PRIME Minister Datuk Sri Ismail Sabri Yaakob has tabled the 12th Malaysia Plan (12MP) in the Dewan Rakyat announcing that the government will allocate RM400 billion for existing and new development projects.

Public projects can be very costly as big sums of money are being spent by the government for these mega projects.

This allows for those involved in awarding the projects to take the opportunity to abuse their power and commit corrupt practices.

The situation is made worst when some mega projects are awarded through direct negotiations and limited tenders to their cronies, or certain companies.

Even in the open tender it should not be tainted by corruption and bid rigging.

According to the World Bank, it is estimated that 20% to 30% of the budget for public contracts is wasted.

This finding matches with what Tan Sri Ambrin Buang, the former auditor-general predicted, that is up to 30% of Malaysia’s public projects’ value was lost owing to mismanagement and corruption.

Consider the amount of savings the government would have obtained if it paid 30% less for goods and services the contractors and vendors provided out of total RM400 billion in the 12MP.

If left unchecked, the present crisis may develop into a worse case scenario and one can expect another full-blown corruption scandal.

Malaysia Anti-Corruption Commission chief Datuk Seri Azam Baki stated that corruption cases resulting in leakages and wastage of government procurement involving civil servants (the top leadership), are seen to be increasingly critical in procurement and topped the significant financial loss list.

Approximately 50% of such cases involve government agencies (who are in power in deciding a matter) due to abuse of power and unlawful manipulations of the procurement process and fraud.

When there is a leakage of government procurement, investigations show there is an element of corruption that causes a certain value of government procurement to rise.

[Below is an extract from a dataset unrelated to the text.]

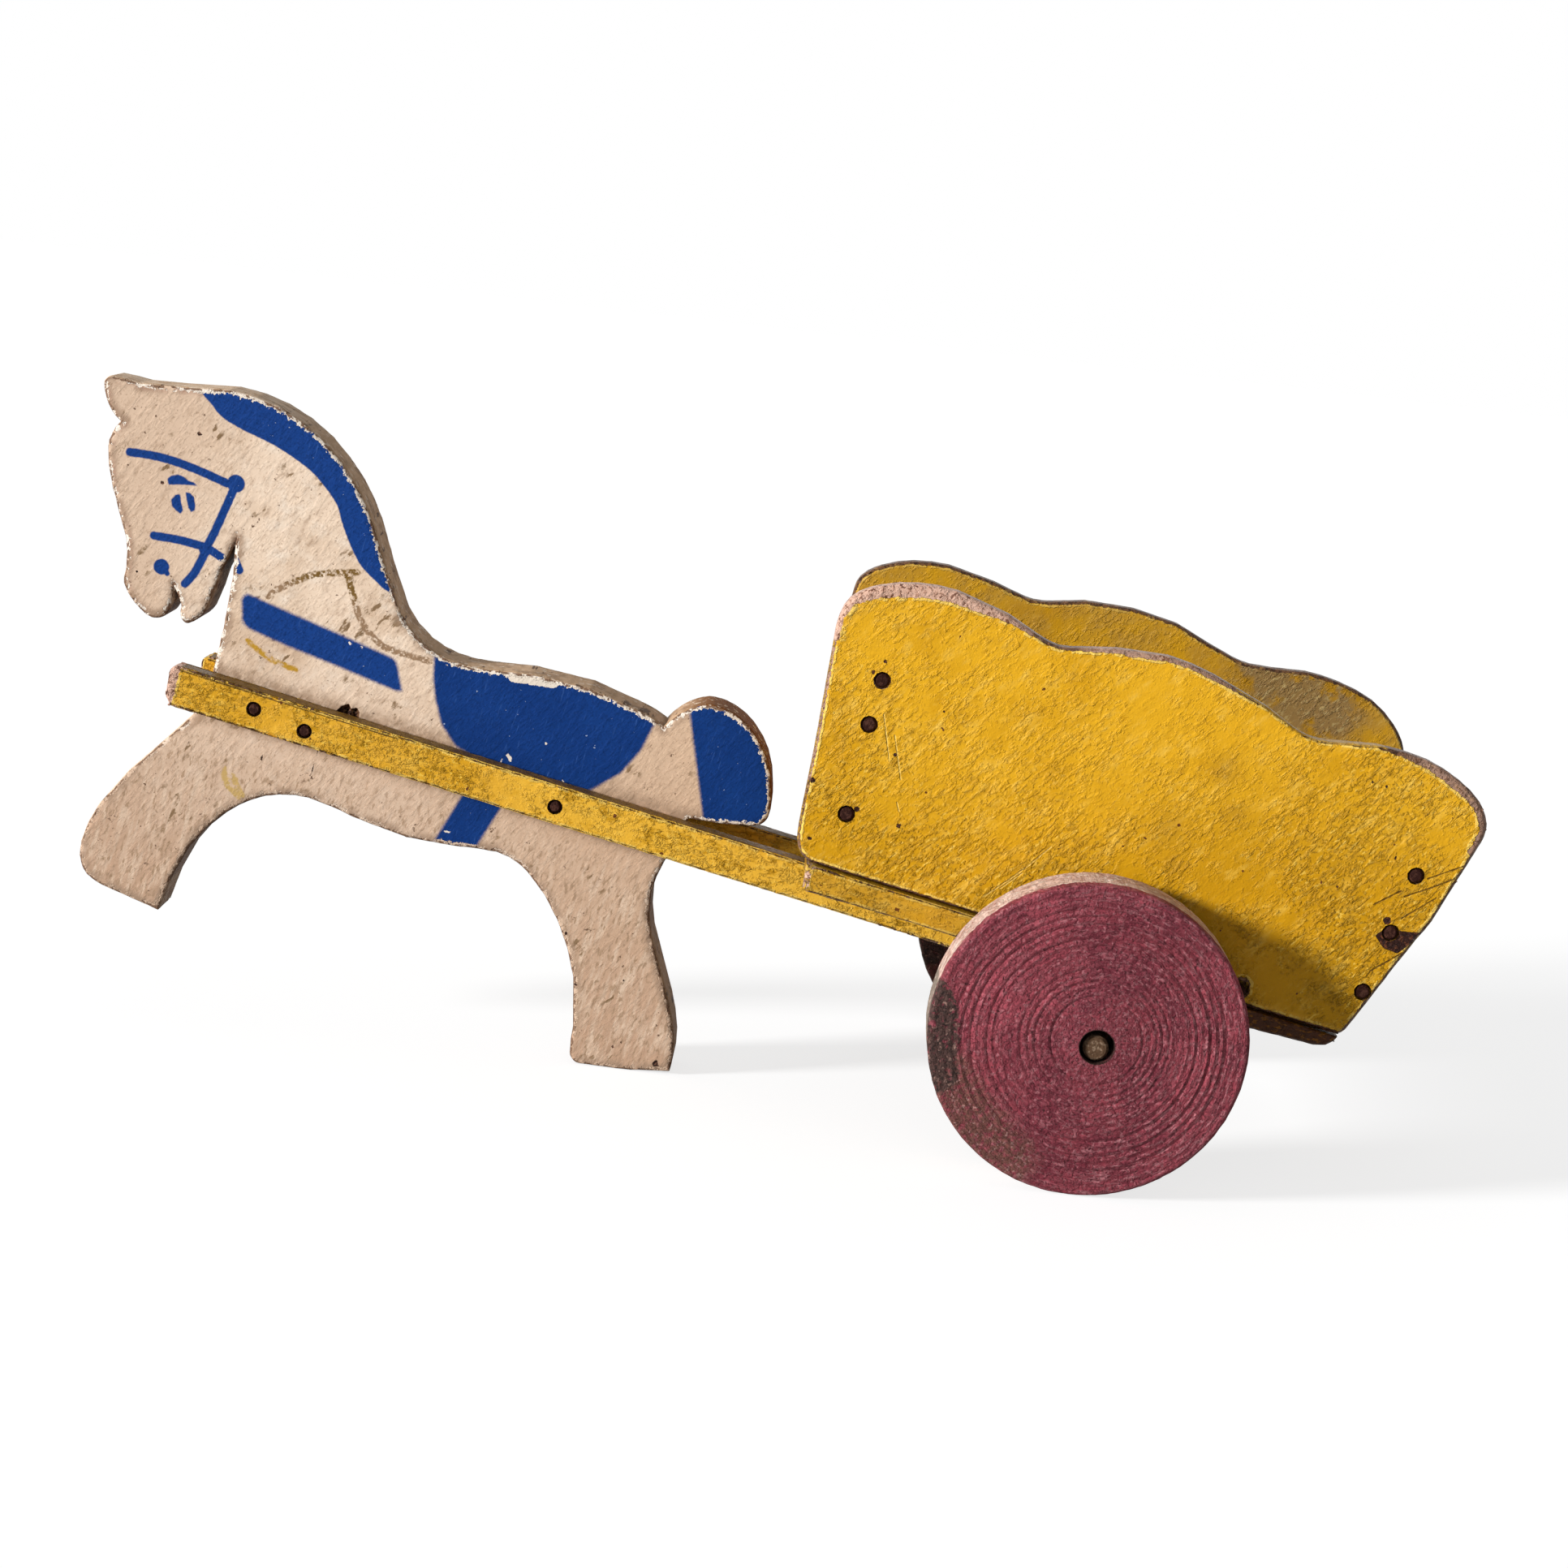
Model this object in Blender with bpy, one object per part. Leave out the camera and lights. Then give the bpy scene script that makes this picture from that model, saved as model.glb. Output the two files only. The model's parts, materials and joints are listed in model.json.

Ambrin said simply giving oral warnings to erring civil servants is not sufficient and ineffective.

Under the current laws, civil servants who are off the hook for power abuse and corruption due to insufficient evidence or other technicalities merely face internal or disciplinary action.

The MACC is of the opinion that without a specific law to address such misconduct, it may become a loophole for offenders who may simply be let off with disciplinary action.

In order to overcome this problem, MACC is pushing for laws known as Misconduct for Public Service Act to punish civil servants who cause high losses in public funds through negligent and unethical practices in their respective government departments with criminal charges. In Hong Kong this common law carries a maximum penalty of seven years’ imprisonment.

The law would act as a powerful deterrent and key weapon for those tempted to abuse their powers.

It sends out a strong message to wayward public servants that they cannot escape after causing substantial losses or are responsible for losses to public coffers, which they might have caused, and ensures prudence when it comes to spending public funds while discharging their duties, even after they are cleared of offences for corruption and abuse of power.

Some have suggested that the definition of the Misconduct for Public Service should include ministers and also politicians. The ministers are also responsible for the final decision in awarding the ministry’s contracts.

The auditor-general’s department should be given the power to conduct spot checks on big government projects when there are any signs of red flags that the company, which has been awarded the projects, is engaged in false claims or fraudulent activities.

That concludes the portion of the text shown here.